Der Mittel- und Schwerpunkt alles und jedes Genusses – das soll nicht geleugnet werden – ist uns allerdings das Bier. „Kein Geld, kein Schweizer,“ ist ein viel verbreitetes, vielfach bekämpftes Sprüchwort; „kein Bier, kein Bayer“ wird dagegen von diesem selbst, wenn auch mit Achselzucken, zugestanden werden. Keine Freude, kein Genügen, wo das Bier fehlte, wo es nicht gut wäre. Es ist das Bindemittel, das überhaupt die Gesellschaft bedingt, und die elendeste Spelunke, wenn sie gutes Bier schenkt, wird von dem Münchener dem elegantesten Locale, der feinsten Küche, der kurzweiligsten Unterhaltung vorgezogen.

So ist das Bier in Bayern, am meisten jedoch in München, ein Lebenselement des Volks, ein charakterisirendes Merkmal von Land und Stadt und Leuten geworden. Die Bierfabrikation hat sich bei uns so ausgebreitet und vermehrt, daß Bayern seine gesammte Staatsschuld (natürlich mit Ausnahme der Eisenbahnschuld, für welche die Betriebsrente ausreichen sollte) fast ausschließlich von dem Aufschlag, den es auf die zum Brauen verwendete Gerste gelegt, nicht nur verzinst, sondern auch tilgt. Es kann und darf in Bayern nämlich nicht ein einziger Scheffel Gerste „versotten“ werden, von welchem der Brauer nicht vorher dem Staate 5 fl. Aufschlag bezahlt hat, eine Steuer, die im letzten Jahre 6,413,000 fl. einbrachte. Außer diesem Staatsaufschlage lastet auf der Brauerei aber noch verschiedener Localaufschlag, welcher in derselben Weise und zugleich mit jenem für gewisse Gemeindezwecke erhoben wird; in München beträgt diese letztere Steuer weitere 2 fl. 30 kr. von jedem Scheffel Gerste, und mehrere der großen Bauten, die hier der Fremde bewundert, sind auf Kosten des „Bierpfennigs“ errichtet, um welchen wir jede Maß unseres Getränkes theurer bezahlen. Denn diesen Aufschlag entrichtet nicht eigentlich der Brauer: da der Preis des Bieres nach gesetzlich festgestellten Normen auf Grund der Marktpreise des Materials, auf Grund der weiteren Betriebskosten und mit Vergünstigung eines angemessenen Gewinnes von der Obrigkeit von Termin zu Termin vorgeschrieben wird, so wird bei Berechnung dieser Biertaxe der Kostenpreis der Gerste um so viel höher angesetzt, als der Aufschlag erfordert, und die Steuer trifft nicht im Mindesten den Producenten, der sie nur auslegt und der, wie jeder Gewerbtreibende, gesonderte Abgaben entrichtet, sondern den Consumenten, der sie pfennigweise bezahlt.
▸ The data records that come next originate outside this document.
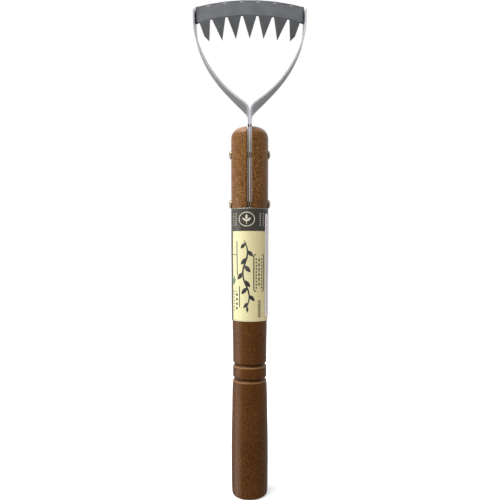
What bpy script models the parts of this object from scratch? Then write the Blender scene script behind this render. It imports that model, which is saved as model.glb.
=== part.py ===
# Hand tool with a toothed head: a slotted wooden handle, two flat steel straps
# that leave it as a tang and spread into a heart-shaped fork, and a dark toothed
# blade that bridges the fork.  The origin is the centre of the handle's butt,
# +Z runs along the handle to the head, -Y is the front, lengths are in metres.
import math

import bmesh
import bpy
from mathutils import Vector

MM = 0.001
CLEARANCE = 0.25 * MM             # kept between pieces that touch

# Handle: a turned grip, (height, radius) of its smooth stretches from butt to top
HANDLE_LENGTH = 250.3 * MM
BUTT_FILLET = 2.2 * MM
TOP_FILLET = 7.5 * MM
GRIP_STATIONS = (
    (0.0 * MM, 12.1 * MM),
    (10.0 * MM, 12.35 * MM),
    (31.0 * MM, 12.5 * MM),
    (60.0 * MM, 12.05 * MM),
    (72.0 * MM, 11.85 * MM),
    (79.3 * MM, 11.5 * MM),
    (94.0 * MM, 11.45 * MM),
    (119.0 * MM, 11.8 * MM),
    (194.0 * MM, 12.25 * MM),
    (197.5 * MM, 12.6 * MM),
    (235.0 * MM, 12.75 * MM),
    (250.3 * MM, 12.75 * MM),
)
GRIP_STEP = 6.0 * MM              # spacing of the turned profile's points
STEP_UP_HEIGHTS = (195.3 * MM, 197.1 * MM)   # extra points where the grip steps up above the label
GROOVE_HEIGHTS = (79.3 * MM, 89.2 * MM)
GROOVE_DEPTH = 1.3 * MM
GROOVE_HALF_WIDTH = 1.25 * MM
GROOVE_MARGIN = 1.0 * MM          # no other point of the profile comes closer to a groove
TURNED_STEPS = 64
BUTT_FILLET_STEPS = 5
TOP_FILLET_STEPS = 8

# Straps: two equal strips of flat steel, back to back in the handle
STRAP_THICKNESS = 1.2 * MM
TANG_BOTTOM = 183.0 * MM
NECK_HEIGHT = 261.6 * MM          # middle of the bend where the straps part
# Bends from the neck up: (length of the stretch, degrees it turns outwards)
STRAP_BENDS = (
    (5.0 * MM, 45.0),
    (5.5 * MM, 5.0),
    (14.0 * MM, -6.0),
    (16.0 * MM, -11.0),
    (16.0 * MM, -12.0),
    (12.0 * MM, -12.5),
    (8.0 * MM, -8.5),
    (6.0 * MM, 0.0),
)
DEGREES_PER_SEGMENT = 3.0
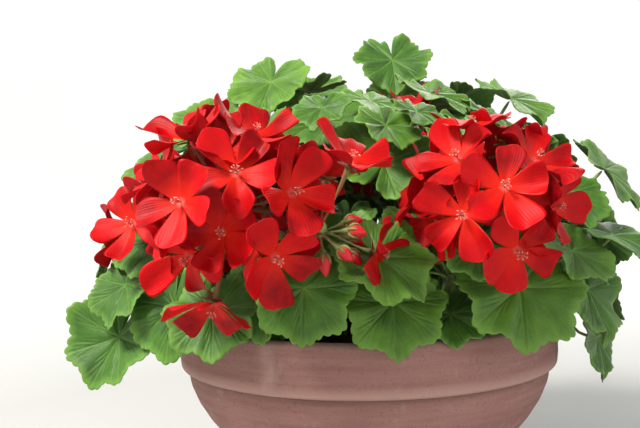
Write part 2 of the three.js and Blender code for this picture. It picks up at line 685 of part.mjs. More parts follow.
Object.keys(FLORETS).forEach((name, index) => placeFloret(name, index + 1));

Object.entries(LEAVES).forEach(([name, row], index) => {
  const leaf = placeLeaf(row, index + 50, plants);
  keep(name, leaf.cut);
  addPiece(name, leaf.cut, "leaf");
});

for (const plant of plants) {
  YOUNG_LEAVES[plant.name].forEach((row, index) => {
    const leaf = placeLeaf(row, index + 90, [plant]);
    keep(plant.name + "_young_" + index, leaf.cut);
    plant.leaves.push(leaf.whole);
  });
  const grown = plant.leaves.reduce((body, leaf) => body.add(leaf), plant.solid);
  addPiece(plant.name, grown, "bark");
}

export default group;
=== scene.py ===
# The looks of a potted flowering geranium. Each leaf and floret is rebuilt in fine detail on the middle,
# the outline and the rise of its CAD blade, and stems and stalks are smoothed copies of their CAD solids.
# Metres, +Z up, the camera side is -Y.
import math

import bmesh
import bpy
import numpy as np
from mathutils import Matrix, Vector


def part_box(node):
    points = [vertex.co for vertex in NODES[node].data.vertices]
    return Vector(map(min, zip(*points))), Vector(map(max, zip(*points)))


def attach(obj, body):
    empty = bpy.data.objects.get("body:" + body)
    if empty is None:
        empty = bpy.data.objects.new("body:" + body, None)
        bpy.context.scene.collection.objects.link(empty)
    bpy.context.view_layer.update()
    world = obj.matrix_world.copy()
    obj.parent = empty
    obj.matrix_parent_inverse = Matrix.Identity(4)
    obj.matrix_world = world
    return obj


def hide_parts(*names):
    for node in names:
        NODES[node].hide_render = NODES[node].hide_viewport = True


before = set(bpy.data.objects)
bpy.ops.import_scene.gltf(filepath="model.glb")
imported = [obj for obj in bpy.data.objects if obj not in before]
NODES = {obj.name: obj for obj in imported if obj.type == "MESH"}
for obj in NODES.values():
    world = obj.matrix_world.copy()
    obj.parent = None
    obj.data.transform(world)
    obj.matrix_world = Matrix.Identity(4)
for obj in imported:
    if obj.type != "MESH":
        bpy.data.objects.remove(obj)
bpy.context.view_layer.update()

# ---- Sizes, in metres ----
LEAF_SPOKES = 16
FLORET_SPOKES = 20
PETALS = 5
LEAF_THICKNESS = 0.0007
CAD_LEAF_HALF = 0.0009
CAD_FLORET_HALF = 0.0007
CLEFT_CLOSING = (0.62, 0.4, 0.2, 0.07)  # how far the spokes beside the cleft move to it, in spokes
PETAL_THICKNESS = 0.0003
WELD = 1e-5

TAU = 2 * math.pi


# ---- Mesh parts: arrays of points and faces, each with a material and its own shader values ----
class Part:
    """Points, faces and a material number, with one value a point for each named shader attribute."""

    def __init__(self, points, faces, material=0, **values):
        self.points = np.asarray(points, float)
        self.faces = faces
        self.material = material
        self.values = {key: np.broadcast_to(value, len(self.points)) for key, value in values.items()}


ATTRIBUTES = ("vein", "reach", "tone", "side")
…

Obschon es nach dieser Darstellung nun auch scheinen möchte, als sei die Brauerei in Bayern in erdrückende Fesseln gelegt, da dem Fabrikanten die Quantität seiner Erzeugnisse von Amts wegen genau controlirt, die Qualität derselben beaufsichtigt und mit Confiscation und sehr empfindlichen Strafen deren Unpreiswürdigkeit geahndet wird, da selbst der Verkauf des Fabrikats an vorgeschriebene, unüberschreitbare Taxen sich bindet, so ist sie doch eines der angesehensten und einträglichsten Gewerbe. Kein größeres Rittergut, kein Herrschaftssitz im Lande, wo nicht die Brauerei auch vom höchsten Adel unmittelbar selbst betrieben würde, keine Stadt und kein Flecken, wo nicht die Brauherren zu den ersten und wohlhabendsten Bürgern zählen. Namentlich in München, dessen Biere von je eines vorzüglichen Rufes genossen, dessen Einwohnerzahl den meisten Bedarf bedingt, und wo der Export ein auffallend bedeutender ist, haben die Brauereien und ihre Besitzer in hohem Maße sich emporgebracht; ihre Anzahl ist hier freilich verhältnismäßig nur eine geringe: während in dem benachbarten Augsburg ihrer gegen neunzig bestehen, gibt es in der Hauptstadt bei mehr als dreimal größerer Bevölkerung nicht einmal dreißig; aber diese betreiben ihre Geschäfte so großartig, daß eine einzige von ihnen, „zum Löwen“ genannt, im vorigen Jahre die Summe von 170,000 fl, als den oben beschriebenen Malzaufschlag zu bezahlen hatte, also nahe an 23,000 Scheffel Malz versotten hat.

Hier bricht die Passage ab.